Directions =
Reproduce each of the lines word for word.

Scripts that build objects
--- --- ---

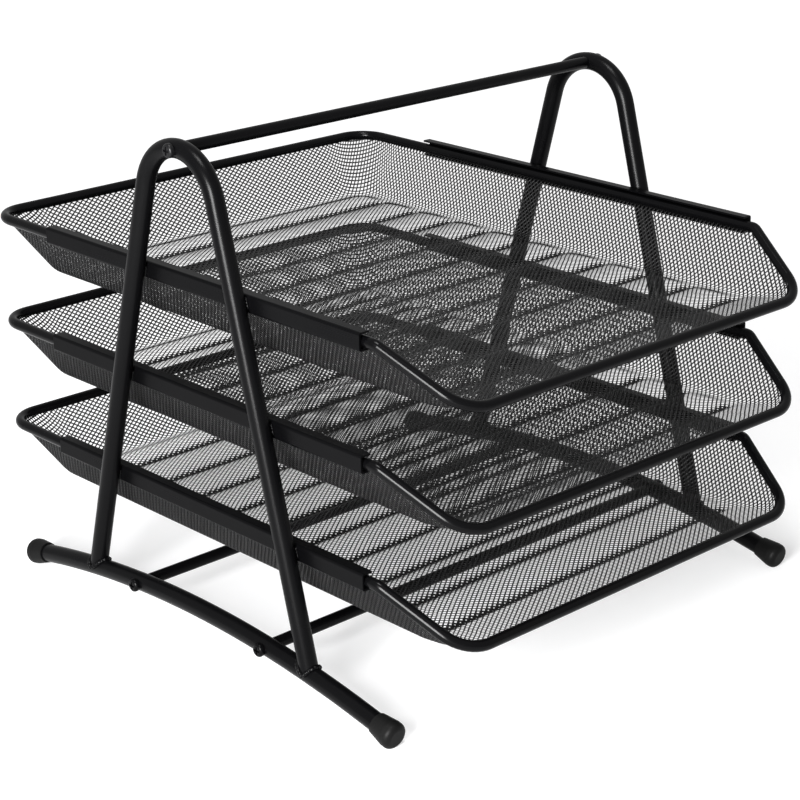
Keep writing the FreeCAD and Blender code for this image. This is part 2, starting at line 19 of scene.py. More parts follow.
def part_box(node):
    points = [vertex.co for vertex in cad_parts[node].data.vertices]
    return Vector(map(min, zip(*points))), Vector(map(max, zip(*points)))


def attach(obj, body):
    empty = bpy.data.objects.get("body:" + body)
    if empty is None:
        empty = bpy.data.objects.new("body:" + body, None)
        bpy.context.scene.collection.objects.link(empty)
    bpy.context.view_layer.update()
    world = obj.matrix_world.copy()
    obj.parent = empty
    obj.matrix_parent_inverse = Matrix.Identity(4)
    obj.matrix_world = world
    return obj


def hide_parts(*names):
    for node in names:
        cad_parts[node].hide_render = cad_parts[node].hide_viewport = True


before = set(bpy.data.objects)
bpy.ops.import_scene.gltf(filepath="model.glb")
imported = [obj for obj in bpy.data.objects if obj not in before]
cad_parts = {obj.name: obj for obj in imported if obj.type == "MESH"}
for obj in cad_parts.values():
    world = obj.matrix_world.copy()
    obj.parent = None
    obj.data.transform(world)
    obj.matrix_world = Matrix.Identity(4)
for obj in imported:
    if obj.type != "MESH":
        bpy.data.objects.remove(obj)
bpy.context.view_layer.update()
MM = 0.001
TIERS = ("bottom", "middle", "top")
SIDES = {"left": -1, "right": 1}

# %% [markdown]
# ## Camera
#
# A camera is a place, a direction and a lens. The photograph looks down at the front left
# corner of the object from a little over a metre away. The camera is set by the point that it
# looks at, the angle round the object, the height above the horizon and a small tilt, which is
# easier to read and to correct than a matrix of numbers.

# %% Camera
LOOK_AT = Vector((-11.508, -14.492, 100.972)) * MM
DISTANCE = 1127.35 * MM
AROUND, ABOVE, TILT = (math.radians(angle) for angle in (-43.060, 20.363, -0.458))
PICTURE_WIDTH = 800
FOCAL_PIXELS = 2152.93

backwards = Vector((
    math.sin(AROUND) * math.cos(ABOVE), -math.cos(AROUND) * math.cos(ABOVE), math.sin(ABOVE)
))
level = Vector((0, 0, 1)).cross(backwards).normalized()
upright = backwards.cross(level)
camera_x = math.cos(TILT) * level + math.sin(TILT) * upright
camera_y = math.cos(TILT) * upright - math.sin(TILT) * level

camera = bpy.data.objects.new("camera", bpy.data.cameras.new("camera"))
bpy.context.scene.collection.objects.link(camera)
camera.data.sensor_width = 36.0
camera.data.lens = camera.data.sensor_width * FOCAL_PIXELS / PICTURE_WIDTH
camera.matrix_world = Matrix.Translation(LOOK_AT + DISTANCE * backwards) @ (
    Matrix((camera_x, camera_y, backwards)).transposed().to_4x4()
)
bpy.context.scene.camera = camera
bpy.context.scene.view_settings.view_transform = "Standard"
print(f"lens {camera.data.lens:.2f} mm")

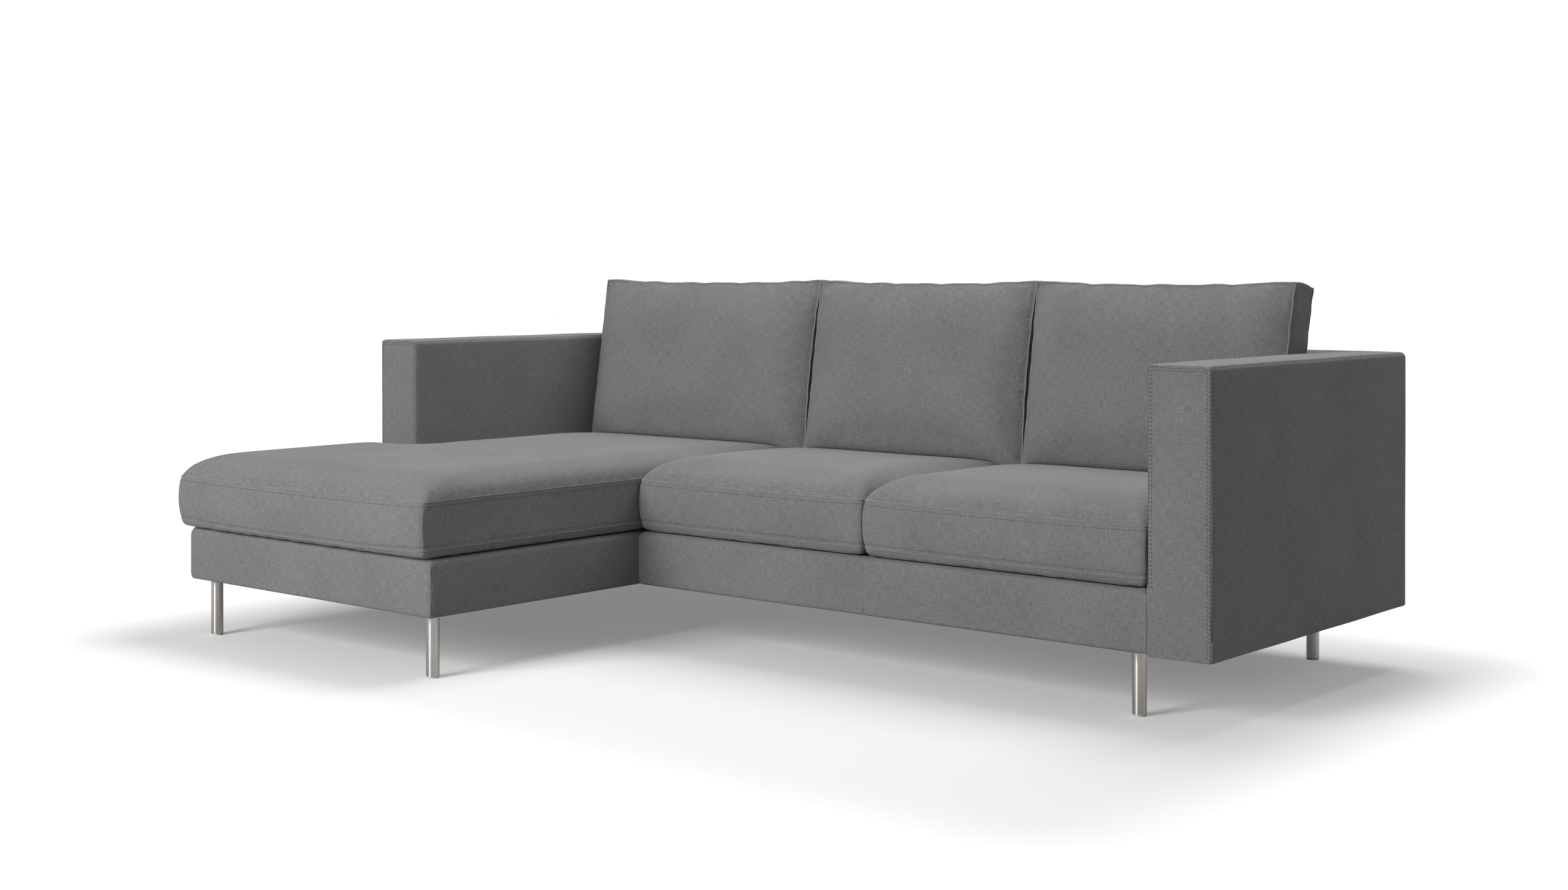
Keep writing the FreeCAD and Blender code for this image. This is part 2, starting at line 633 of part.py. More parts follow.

--- --- ---

Result =
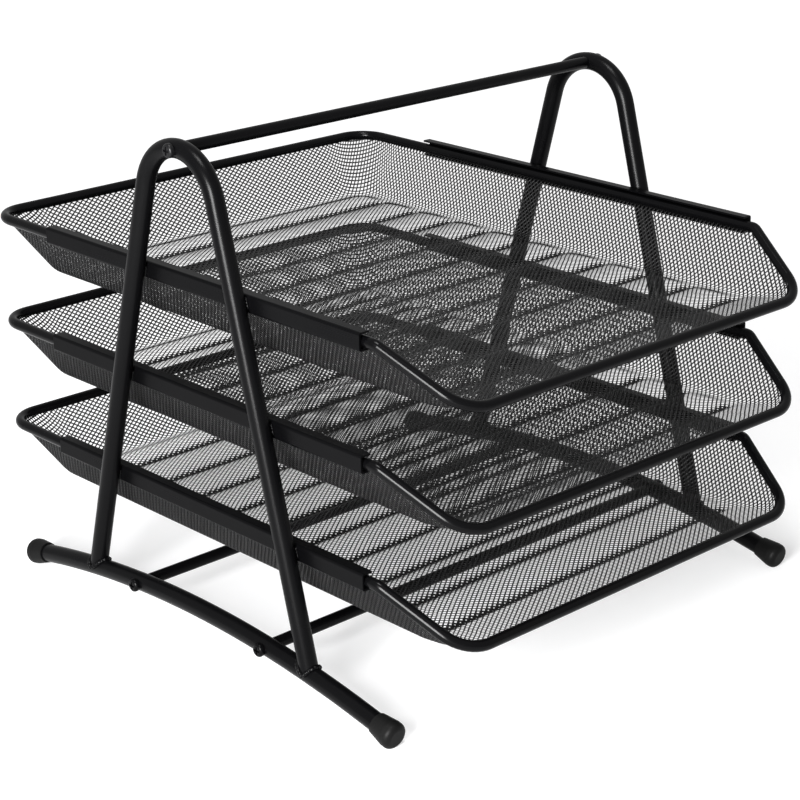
Keep writing the FreeCAD and Blender code for this image. This is part 2, starting at line 19 of scene.py. More parts follow.
def part_box(node):
    points = [vertex.co for vertex in cad_parts[node].data.vertices]
    return Vector(map(min, zip(*points))), Vector(map(max, zip(*points)))


def attach(obj, body):
    empty = bpy.data.objects.get("body:" + body)
    if empty is None:
        empty = bpy.data.objects.new("body:" + body, None)
        bpy.context.scene.collection.objects.link(empty)
    bpy.context.view_layer.update()
    world = obj.matrix_world.copy()
    obj.parent = empty
    obj.matrix_parent_inverse = Matrix.Identity(4)
    obj.matrix_world = world
    return obj


def hide_parts(*names):
    for node in names:
        cad_parts[node].hide_render = cad_parts[node].hide_viewport = True


before = set(bpy.data.objects)
bpy.ops.import_scene.gltf(filepath="model.glb")
imported = [obj for obj in bpy.data.objects if obj not in before]
cad_parts = {obj.name: obj for obj in imported if obj.type == "MESH"}
for obj in cad_parts.values():
    world = obj.matrix_world.copy()
    obj.parent = None
    obj.data.transform(world)
    obj.matrix_world = Matrix.Identity(4)
for obj in imported:
    if obj.type != "MESH":
        bpy.data.objects.remove(obj)
bpy.context.view_layer.update()
MM = 0.001
TIERS = ("bottom", "middle", "top")
SIDES = {"left": -1, "right": 1}

# %% [markdown]
# ## Camera
#
# A camera is a place, a direction and a lens. The photograph looks down at the front left
# corner of the object from a little over a metre away. The camera is set by the point that it
# looks at, the angle round the object, the height above the horizon and a small tilt, which is
# easier to read and to correct than a matrix of numbers.

# %% Camera
LOOK_AT = Vector((-11.508, -14.492, 100.972)) * MM
DISTANCE = 1127.35 * MM
AROUND, ABOVE, TILT = (math.radians(angle) for angle in (-43.060, 20.363, -0.458))
PICTURE_WIDTH = 800
FOCAL_PIXELS = 2152.93

backwards = Vector((
    math.sin(AROUND) * math.cos(ABOVE), -math.cos(AROUND) * math.cos(ABOVE), math.sin(ABOVE)
))
level = Vector((0, 0, 1)).cross(backwards).normalized()
upright = backwards.cross(level)
camera_x = math.cos(TILT) * level + math.sin(TILT) * upright
camera_y = math.cos(TILT) * upright - math.sin(TILT) * level

camera = bpy.data.objects.new("camera", bpy.data.cameras.new("camera"))
bpy.context.scene.collection.objects.link(camera)
camera.data.sensor_width = 36.0
camera.data.lens = camera.data.sensor_width * FOCAL_PIXELS / PICTURE_WIDTH
camera.matrix_world = Matrix.Translation(LOOK_AT + DISTANCE * backwards) @ (
    Matrix((camera_x, camera_y, backwards)).transposed().to_4x4()
)
bpy.context.scene.camera = camera
bpy.context.scene.view_settings.view_transform = "Standard"
print(f"lens {camera.data.lens:.2f} mm")

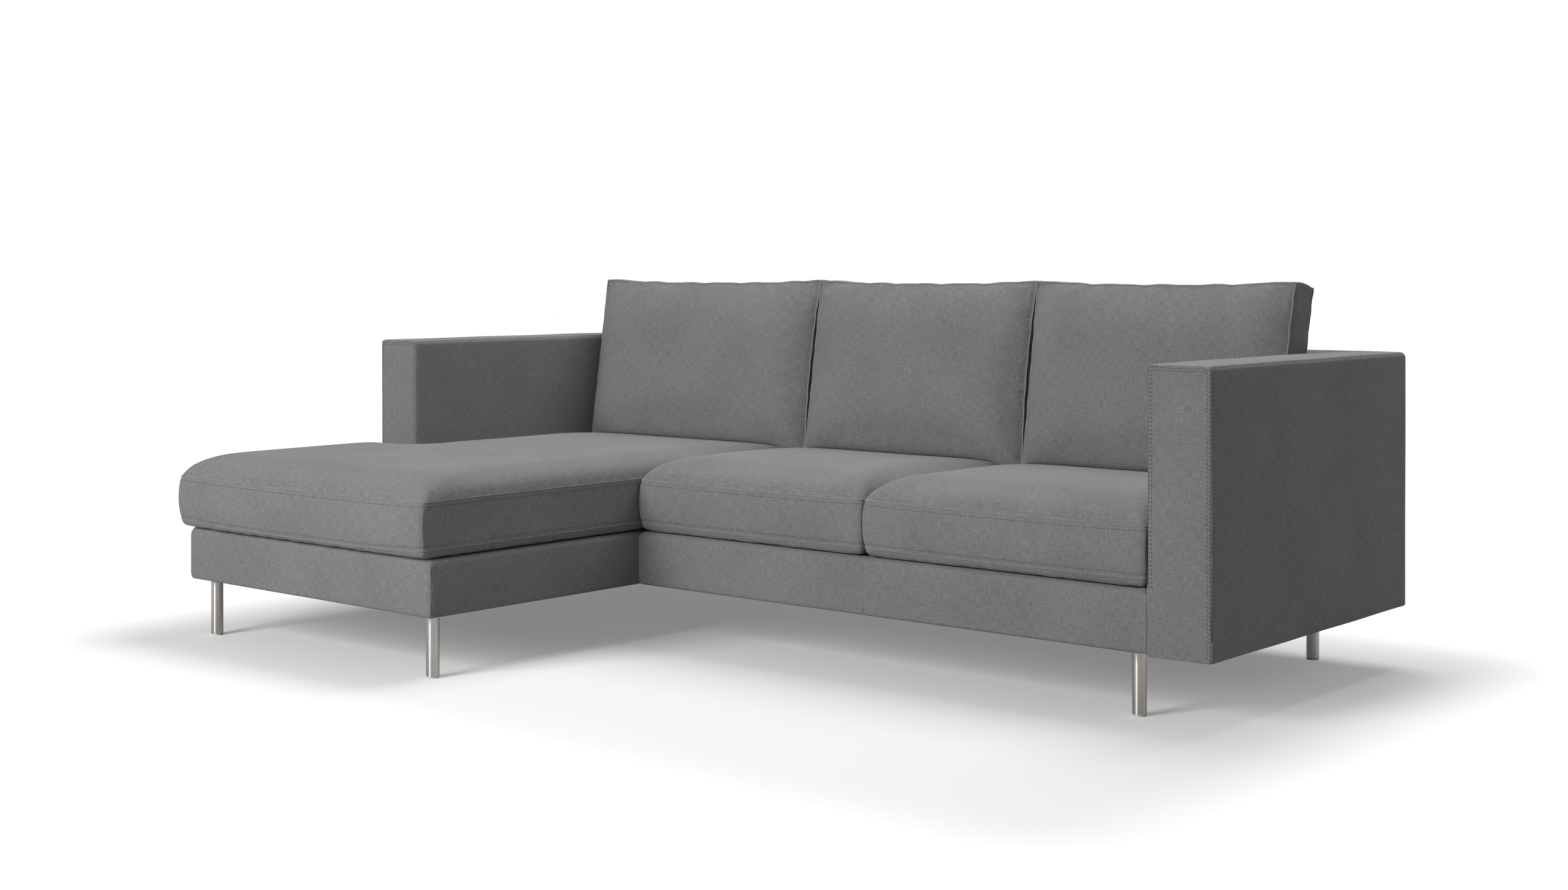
Keep writing the FreeCAD and Blender code for this image. This is part 2, starting at line 633 of part.py. More parts follow.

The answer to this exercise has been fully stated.